While I agree here, I couldn't help but think "Trying too hard, Neville." when he said that. I mean, seriously? "Hey, loser! He's not here!"? 'Least he'll make up for it later on with the whole talking down to Voldemort thing.

Oh yes, that also! I must make agreeing with Arylett about Luna's line at the wedding. Captured her personality quite brilliantly.


----------



## nastypass (Nov 22, 2010)

DOBBY IS A FREE ELF

;_____________________________________;


----------



## Blastoise Fortooate (Nov 22, 2010)

uughgh yesss

I _really _liked the liberties they took with this one, there's not a single change I spotted that made that part worse than the book counterpart. The animated bit was brilliant. (Death was all 'grr I'm general grievous' and it was _great_) The only complaint that I have at all is in the line 'I like her' from Dobby really should have been 'Dobby likes her'. BUT THAT'S ALL SO I'm fine.

Also, you guys, don't worry. I'm pretty sure that the ambient power of the fandom makes it intensely impossible to leave that specific line out. (Also the dragon, from what I've seen, will look _awesome_)

EDIT: One more complaint: There was no brick wall from the motorcycle.


----------



## Lord Shyguy (Nov 22, 2010)

@Arylett: A few days before the movie opened, our local paper had a little article about Hermione kissing Harry. It was completely random, which made me laugh. How it was worded was hilarious.

I really liked how they did this one. When Bellatrix was torturing Hermione, added the bit where she got "Mudblood" carved into her arm really made the scene better. It gave me chills.


----------



## Butterfree (Nov 22, 2010)

Am... I the only person who didn't like the change with Hedwig? ;_; 



Spoiler



It was so tragic before! It was so heartwrenchingly pointless and unnecessary and just _cruel_. I mean, I didn't exactly hate it; it just seemed to rob her death of its cold, raw impact in the book. Everybody else dies doing a heroic sacrifice; she died just because she was there, and that set her death apart. Now she's just another character who dies sacrificing herself for Harry.

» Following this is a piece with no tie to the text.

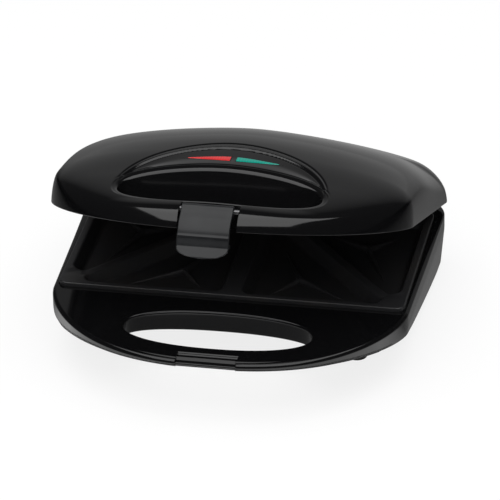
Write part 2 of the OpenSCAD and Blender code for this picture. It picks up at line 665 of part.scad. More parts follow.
module lid_housing() color([0.035, 0.035, 0.04]) turned_up() difference() {
  union() {
    difference() {
      dome(0);
      difference() {
        dome(wall, 5);
        translate([0, lid_cy, 0]) prism(oval(lid_grip_w + wall, lid_grip_d / 2 + wall), 0, reach);
        box(-recess_hw - recess_wall, recess_hw + recess_wall, -reach, bar_block_y + wall, 0, reach);
        above_panel(wall, wall);
      }
      above_panel(0, 0);
      translate([0, lid_cy, 0]) prism(oval(lid_grip_w, lid_grip_d / 2), 0, reach);
      box(-recess_hw, recess_hw, -reach, bar_block_y, 0, reach);
      for (s = [0, 1]) at_lens() translate([0, 0, -12]) linear_extrude(30) lens_outline(s);
      box(-sleeve_x - 5, sleeve_x + 5, lid_rear - wall - 4, reach, 0, lip_z + 12.6);
      knuckle_room();
    }
    lid_lugs();
    both_sides() for (p = frame_post) translate([p[0], p[1], frame_ledge + ledge_t + 0.1])
      cylinder(r = 4, h = 14);
  }
  both_sides() {
    along_x(barrel_x - 20, barrel_x + 20, hinge_y, hinge_z, hinge_pin_r);
    for (p = frame_post) translate([p[0], p[1], frame_ledge]) cylinder(r = 1.5, h = 14);
  }
  along_x(-recess_hw - 3.5, recess_hw + 3.5, latch_y, latch_z, latch_pin_d / 2);
}
module lid_inner_frame() color([0.05, 0.05, 0.055]) turned_up() difference() {
  union() {
    difference() {
      intersection() {
        dome(wall + fit, 5);
        box(-reach, reach, -reach, reach, frame_low, frame_ledge + ledge_t);
      }
      translate([0, plate_cy, 0]) rounded_rect(plate_hw + plate_fit, plate_hd + plate_fit,
        plate_r, 0, frame_ledge);
      translate([0, plate_cy, 0])
        rounded_rect(plate_hw - ledge_w + 0.4, plate_hd - ledge_w + 0.4, plate_r, 0, reach);
      box(-reach, reach, -reach, plate_y0 - ledge_w, frame_low + deck_t, reach);
      both_sides() box(plate_hw - 0.1, reach, plate_y0 + 6, reach, 0, frame_ledge);
    }
    both_sides() for (y = [boss_y0, boss_y1]) translate([0, y - ear_w / 2, 0]) {
      box(tray_x + 1, ear_x, 0, ear_w, upper_back + 0.4, upper_back + tray_gap);
      box(tray_x + 1, plate_hw - 0.5, 0, ear_w, upper_back + 0.4, upper_back + 3);
      box(plate_hw - block_in + 0.4, plate_hw - 0.5, 0, ear_w, frame_ledge, upper_back + 3);
    }
    both_sides() for (p = frame_post) translate([p[0], p[1], frame_low])
      cylinder(r = 5, h = frame_ledge + ledge_t - frame_low);
  }
  translate([0, lid_cy, 0]) prism(oval(lid_grip_w + wall + fit, lid_grip_d / 2 + wall + fit), 0, reach);
  bar_hw = recess_hw + recess_wall + fit;
  box(-bar_hw, bar_hw, -reach, bar_block_y + wall + fit, 0, reach);
  both_sides() {
    box(barrel_x - barrel_w / 2 - fit, barrel_x + barrel_w / 2 + fit,
      lid_rear - wall - 1 - fit, reach, 0, reach);
    for (p = frame_post) translate([p[0], p[1], 0]) cylinder(r = 1.8, h = reach);
  }
  box(-sleeve_x - 5, sleeve_x + 5, lid_rear - 14, reach, 0, reach);
  knuckle_room();
}
module lid_frame_screws() color([0.55, 0.55, 0.57]) turned_up()
  both_sides() for (p = frame_post) translate([p[0], p[1], frame_low - 0.1]) {
    translate([0, 0, -1.2]) cylinder(r = 3, h = 1.2 + eps);
    cylinder(r = 1.5 - run, h = 14);
  }
module power_lens() color([0.75, 0.12, 0.12]) lens(1);
module ready_lens() color([0.0, 0.5, 0.42]) lens(0);
module lamp(s) turned_up() at_lens() translate([s * 12, 0, -13]) {
  cylinder(r = 2.4, h = 7);
  translate([0, 0, 7]) sphere(2.4);
}
module power_lamp() color([0.95, 0.5, 0.4]) lamp(-1);
module ready_lamp() color([0.5, 0.9, 0.7]) lamp(1);
module lamp_holder() color([0.85, 0.85, 0.82]) turned_up() at_lens() difference() {
  union() {
    translate([-32, -6, -15]) cube([64, 12, 2]);
    for (x = [-12, 12]) translate([x, 0, -15]) cylinder(r = 4, h = 7);
    for (x = [-31, 31]) translate([x, 0, -15]) cylinder(r = 3, h = 12.4);
  }
  for (x = [-12, 12]) translate([x, 0, -13]) cylinder(r = 2.4 + run, h = 10);
}
module upper_side() { turned_up() translate([0, 0, upper_rim_z]) mirror([0, 0, 1]) children(); }
module upper_plate() color([0.05, 0.05, 0.05]) upper_side() heating_plate();
module upper_element() color([0.3, 0.28, 0.26])
  upper_side() translate([0, 0, -block_t - tube_in - tube_r]) element();
module upper_element_clamps() color([0.7, 0.7, 0.72])
  upper_side() translate([0, 0, -block_t - tube_in - tube_r]) straps();
module upper_reflector() color([0.75, 0.75, 0.77])
  upper_side() translate([0, 0, -block_t - tray_gap]) reflector();
module upper_thermostat() color([0.85, 0.82, 0.75])
  upper_side() translate([0, plate_cy, -block_t]) thermostat();
module upper_plate_screws() color([0.6, 0.6, 0.62]) upper_side()
  for (x = [-boss_x, boss_x], y = [boss_y0, boss_y1])
    translate([x, y, -block_t - tray_gap - tray_t]) screw_up(7);
module lid_wiring() color([0.75, 0.2, 0.15]) turned_up() {
  start = [sleeve_end[0] - 1.5, sleeve_end[1] + 0.5];
  pin_z = upper_back + tube_in + tube_r;
  over_z = upper_back + tray_gap + 6;
  for (s = [-1, 1]) {
    tube([[sleeve_x + 1.5 * s, start[0], start[1]], [s * cold_x * 0.6, start[0] + 1, start[1] + 5],
      [s * cold_x, cold_y + 11, pin_z + 3], [s * cold_x, cold_y + 8.4, pin_z]], 1.1);
    tube([[sleeve_x + 1.2 * s, start[0] + 3, start[1] + 5], [sleeve_x + 4 * s, start[0] + 2, over_z],
      [s * 20, plate_cy + 20, over_z], [s * 16, lens_y + 30, over_z + 3],
      [s * 12, lens_y + 8.5, lens_z - 18]], 1.1);
  }
}
module latch_pin() color([0.6, 0.6, 0.62]) turned_up()
  along_x(-recess_hw - 3.2, recess_hw + 3.2, latch_y, latch_z, latch_pin_d / 2 - run);
module hinge_sleeve_upper() color([0.75, 0.73, 0.68]) turned_up() {
  along_x(0.15, sleeve_x, hinge_y, hinge_z, sleeve_r);
  translate([sleeve_x, hinge_y, hinge_z]) sphere(sleeve_r);
  translate([sleeve_x, hinge_y, hinge_z]) cylinder(r = sleeve_r, h = 10);
  translate([sleeve_x, hinge_y, hinge_z + 10]) sphere(sleeve_r + 0.2);
  translate([sleeve_x, hinge_y, hinge_z + 10]) rotate([sleeve_lean, 0, 0]) cylinder(r = sleeve_r, h = 14);
}

// ---- the latch, drawn locked: a barrel, a face plate, a hook and a flared finger tab
module latch() color([0.16, 0.165, 0.17]) turned_up()
  translate([0, latch_y, latch_z]) rotate([-latch_out, 0, 0]) latch_body();
module latch_body() {
  hw = latch_w / 2;
  front = front_y - latch_y - 0.6 - latch_t;
  back = front + latch_t;
  tip = front_y + notch_in + hook_reach - latch_y;
  top = hook_z - latch_z;
  crease = top + 3;
  low = top - hook_t - tab_len;
  round_z = low + tab_len - 1;
  flare = tan(tab_flare) * tab_len;
  difference() {
    union() {
      along_x(-hw, hw, 0, 0, latch_r);
      translate([-hw, 0, 0]) rotate([90, 0, 90]) linear_extrude(latch_w) polygon([
        [-latch_r, 0], [0, -latch_r], [back, -7.5], [back, top], [tip, top], [tip - 0.6, top - hook_t],
        [back, top - hook_t], [back - flare, low], [front - flare, low], [front, top - hook_t],
        [front, crease], [front - 0.5, crease + 0.8], [front, crease + 1.6], [front, -5]]);
    }
    along_x(-hw - 1, hw + 1, 0, 0, latch_pin_d / 2);
    // the finger tab is rounded below
    both_sides() translate([0, 30, 0]) rotate([90, 0, 0]) linear_extrude(60) polygon(concat(
      [[hw + 1, round_z]], [for (a = [0 : 10 : 90]) [hw * cos(a), round_z + (low - round_z) * sin(a)]],
      [[-eps, low - 1], [hw + 1, low - 1]]));
  }
}

base_housing();
bottom_cover();
lower_plate();
lower_element();
lower_element_clamps();
lower_reflector();
lower_thermostat();
thermal_fuse();
terminal_block();
base_wiring();
cord_gland();
rubber_feet();
lower_plate_screws();
bottom_cover_screws();
hinge_pins();
hinge_sleeve_lower();
lid_housing();
lid_inner_frame();
power_lens();
ready_lens();
lamp_holder();
power_lamp();
ready_lamp();
upper_plate();
upper_element();
upper_element_clamps();
upper_reflector();
upper_thermostat();
upper_plate_screws();
lid_frame_screws();
lid_wiring();
latch_pin();
hinge_sleeve_upper();
latch();
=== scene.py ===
import json
import math

import bpy
import numpy as np
from mathutils import Matrix, Vector
from mathutils.geometry import delaunay_2d_cdt

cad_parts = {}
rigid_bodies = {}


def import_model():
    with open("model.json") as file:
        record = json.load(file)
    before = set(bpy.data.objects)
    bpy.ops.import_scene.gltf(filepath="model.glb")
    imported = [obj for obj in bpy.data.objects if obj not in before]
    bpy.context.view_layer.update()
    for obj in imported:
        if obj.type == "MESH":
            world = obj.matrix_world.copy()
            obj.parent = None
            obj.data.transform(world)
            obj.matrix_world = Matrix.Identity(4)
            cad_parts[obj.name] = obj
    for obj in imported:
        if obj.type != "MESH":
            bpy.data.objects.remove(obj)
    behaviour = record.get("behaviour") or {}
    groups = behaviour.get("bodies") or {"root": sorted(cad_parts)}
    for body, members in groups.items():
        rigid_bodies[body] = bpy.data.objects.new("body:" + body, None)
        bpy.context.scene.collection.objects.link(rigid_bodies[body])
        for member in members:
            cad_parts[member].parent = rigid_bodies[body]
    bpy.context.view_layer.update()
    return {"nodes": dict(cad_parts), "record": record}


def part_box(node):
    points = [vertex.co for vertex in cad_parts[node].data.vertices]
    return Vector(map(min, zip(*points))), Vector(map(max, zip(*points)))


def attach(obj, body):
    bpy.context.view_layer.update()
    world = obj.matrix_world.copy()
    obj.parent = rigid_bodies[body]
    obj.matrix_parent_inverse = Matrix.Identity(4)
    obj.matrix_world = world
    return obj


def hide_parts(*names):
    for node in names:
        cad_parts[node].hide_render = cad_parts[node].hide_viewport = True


bl_info = {
    "name": "Sandwich toaster",
    "version": (1, 0, 0),
    "blender": (4, 5, 0),
    "location": "View3D > Sidebar > Toaster",
    "description": "Builds the looks of a two-slice sandwich toaster round its fixed frame",
    "category": "Object",
}

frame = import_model()

# ---- sizes in millimetres, most of them shared with the frame; +X right, +Y back, +Z up
MM = 1000  # in a metre
UP, DOWN = (0, 0, 1), (0, 0, -1)
BEYOND = 140.0  # outside every outline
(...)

On the other hand, what I _did_ hate was that 



Spoiler



they made Hedwig give the real Harry away, because the fact it was Expelliarmus that did it was one of my _very_ favorite things about the book. Harry being given away by his owl flying in to save him is a standard, expected answer. Harry being given away by his signature spell that we've cheerfully watched him use throughout the series and never given thought to how it identifies him was a 'whoa' moment: the villains were actually being _clever_, and a little cleverer than the reader at that. Same with how they track down people who say 'Voldemort'; it was something actually ingenious, and these little things did wonders for the smothering atmosphere of real threat looming over the whole book. (I'm guessing the revelation about the Voldemort thing will be in the next movie, since they _did_ take care to have Hermione say "Voldemort" in the diner, but I was a bit sad not to see it in this one.)

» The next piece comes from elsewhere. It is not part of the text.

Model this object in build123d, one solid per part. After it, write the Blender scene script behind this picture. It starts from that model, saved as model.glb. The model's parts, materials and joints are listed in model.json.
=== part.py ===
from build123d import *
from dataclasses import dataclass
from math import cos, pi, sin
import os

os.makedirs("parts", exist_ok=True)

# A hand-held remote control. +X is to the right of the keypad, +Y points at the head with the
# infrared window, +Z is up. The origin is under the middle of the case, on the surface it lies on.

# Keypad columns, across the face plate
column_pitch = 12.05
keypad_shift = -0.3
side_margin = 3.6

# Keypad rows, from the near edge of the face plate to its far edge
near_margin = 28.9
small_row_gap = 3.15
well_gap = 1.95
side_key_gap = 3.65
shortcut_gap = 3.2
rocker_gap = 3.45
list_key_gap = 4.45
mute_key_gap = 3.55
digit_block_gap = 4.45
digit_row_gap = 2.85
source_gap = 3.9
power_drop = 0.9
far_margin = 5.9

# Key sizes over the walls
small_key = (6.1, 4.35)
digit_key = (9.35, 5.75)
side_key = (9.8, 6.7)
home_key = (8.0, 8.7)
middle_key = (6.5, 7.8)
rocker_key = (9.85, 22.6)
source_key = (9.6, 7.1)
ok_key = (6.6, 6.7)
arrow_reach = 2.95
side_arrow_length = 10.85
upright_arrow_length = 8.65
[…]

I really liked the Three Brothers animated sequence and _most_ of the choices of things to include and cut, though I really would've liked to see the full Kreacher scene from the book; it all hung together pretty well, the Ministry sequence was hilarious, and the dancing scene was so utterly Narmy yet somehow adorable at the same time. Mostly I felt it suffered for the fact it's a film of the first half of a book: it was pretty much just "stuff happens, then more stuff happens, then even more other unrelated stuff happens", with no proper climax where plot threads come together or a real sense of conclusion.

I do wish I'd read the book more recently; I'd completely forgotten about the Luna 'friends' thing until I saw you mention it here. D:


----------



## Flora (Nov 22, 2010)

My dad and sister went to see the midnight show!

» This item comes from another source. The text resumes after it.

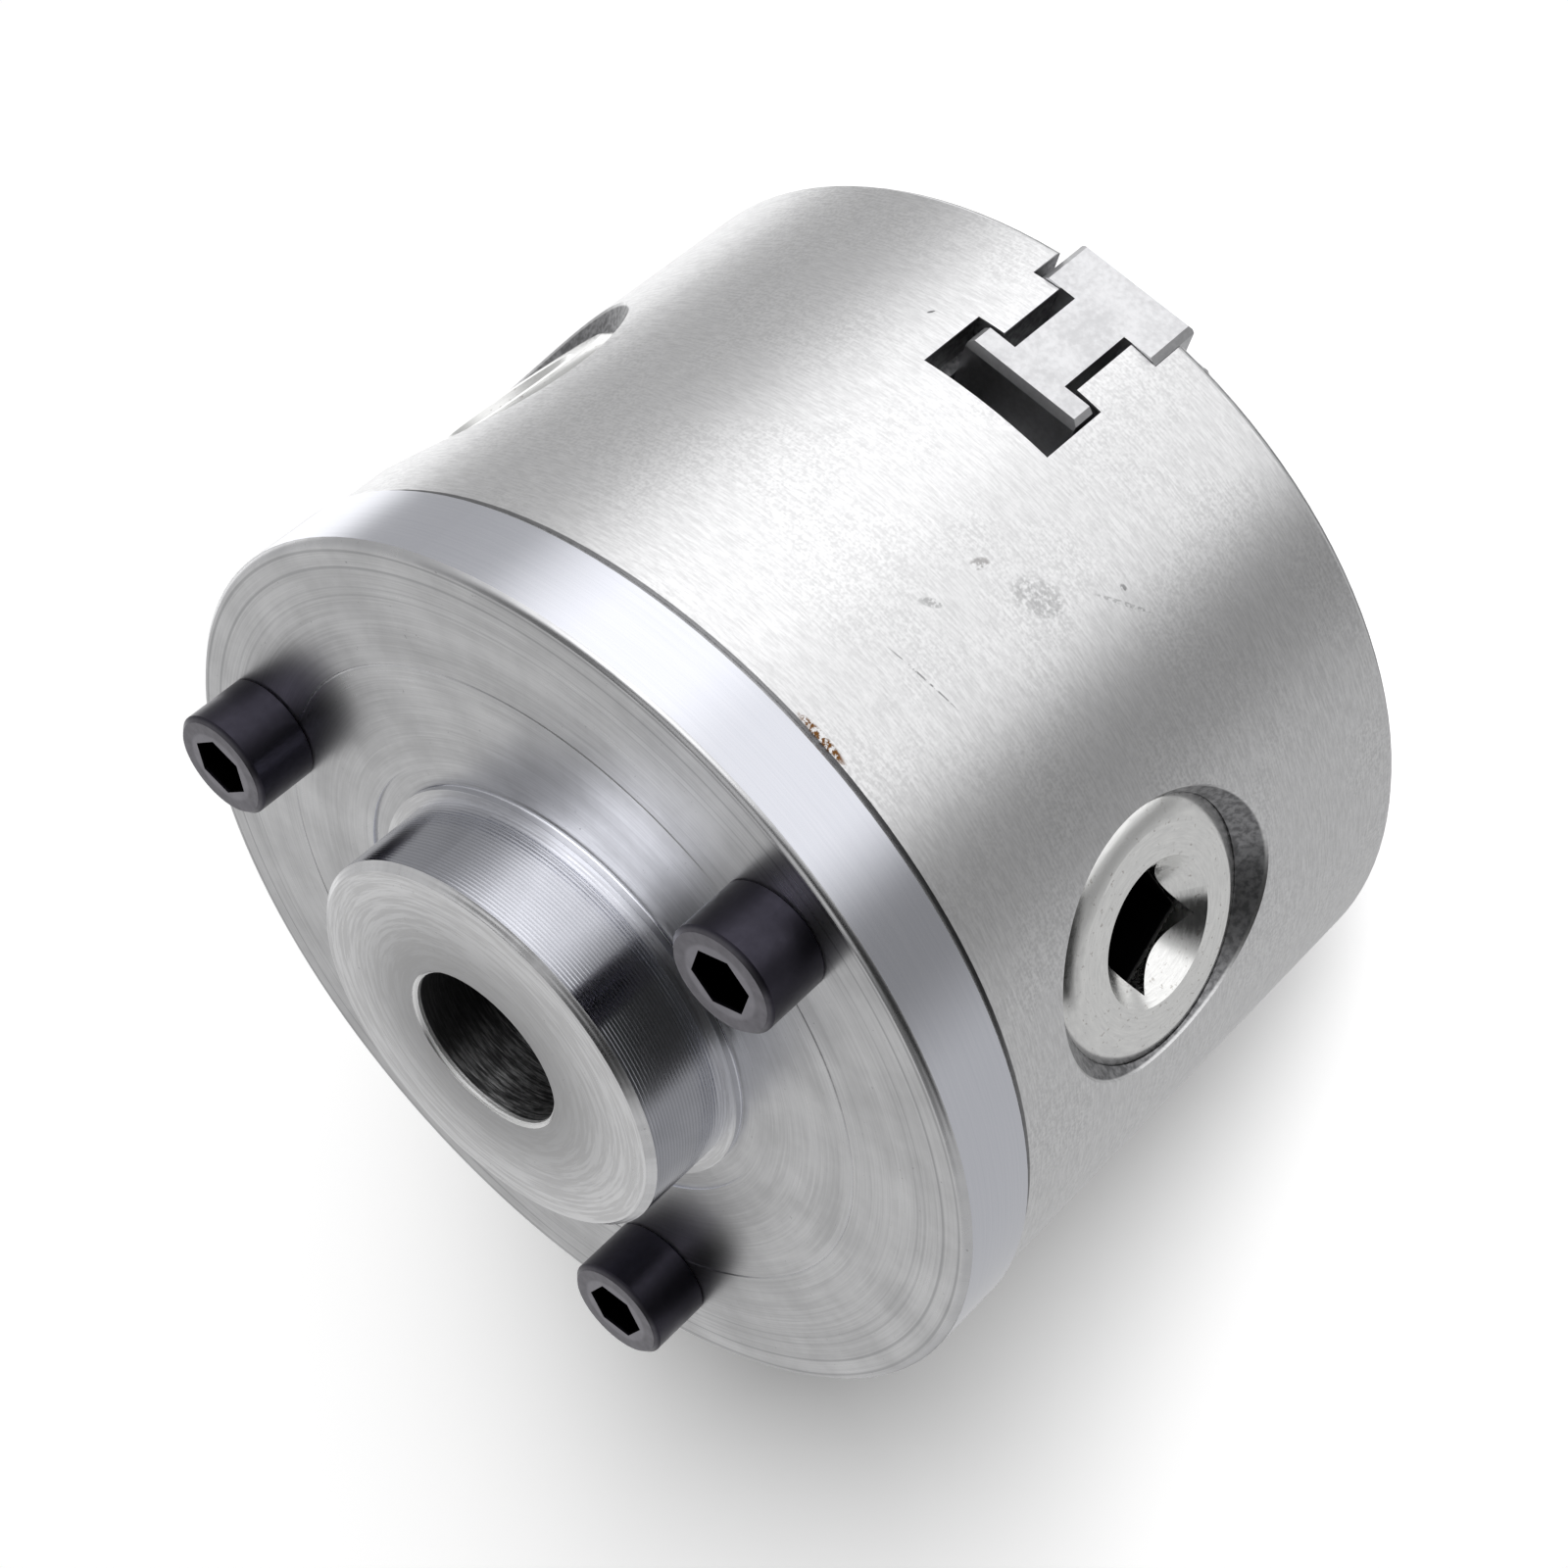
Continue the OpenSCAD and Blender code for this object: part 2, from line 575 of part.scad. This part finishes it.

...apparently it melted or something ten minutes before it ended.


----------



## Teh Ebil Snorlax (Nov 23, 2010)

Got back from it a couple of hours ago. I was blown away. Even the bits that they retweaked were good. Especially impressed with extra Dobby.

Annoyed by some guy right behind us who hadn't seen any of the other movies and then complained that he didn't understand what was going on. _Well fucking duh!_ Jesus Christ, they didn't even refer to some characters by name. I think they mentioned Umbridge's name all of one time! You don't start watching a franchise with the penultimate film. What a moron.


----------



## Dannichu (Nov 23, 2010)

SPOILERS! SPOILERS EVERYWHERE!

*Things I loved:*

Hermione's obilivate scene. That was the most powerful scene in the whole film for me.
The magical government/fascist government symbolism. The statue was excellent, the leaflets were good, and the scene with the woman who'd been a witch all her life was really excellently done.
The sense of _being on the run_. The sense of absolutely nowhere being safe was there from the get-go, with the Dursleys moving out, and the isolation with the trio's hiding places was really good.
BILL NIGHY FOR MINISTER OF MAGIC.
The little toy soldiers in the Cupboard Under the Stairs
 The scene with the Muggle Studies teacher. _Horrible_ stuff.
The _scenery._ Christ, the locations were beautiful.
I _liked_ that they all looked a bit like crack addicts. I've been camping for weeks on end, and you don't look pretty by the end of it. It wasn't Lost, where you can plug your straighteners into trees (or whatever they do to look so perfect on a desert island). 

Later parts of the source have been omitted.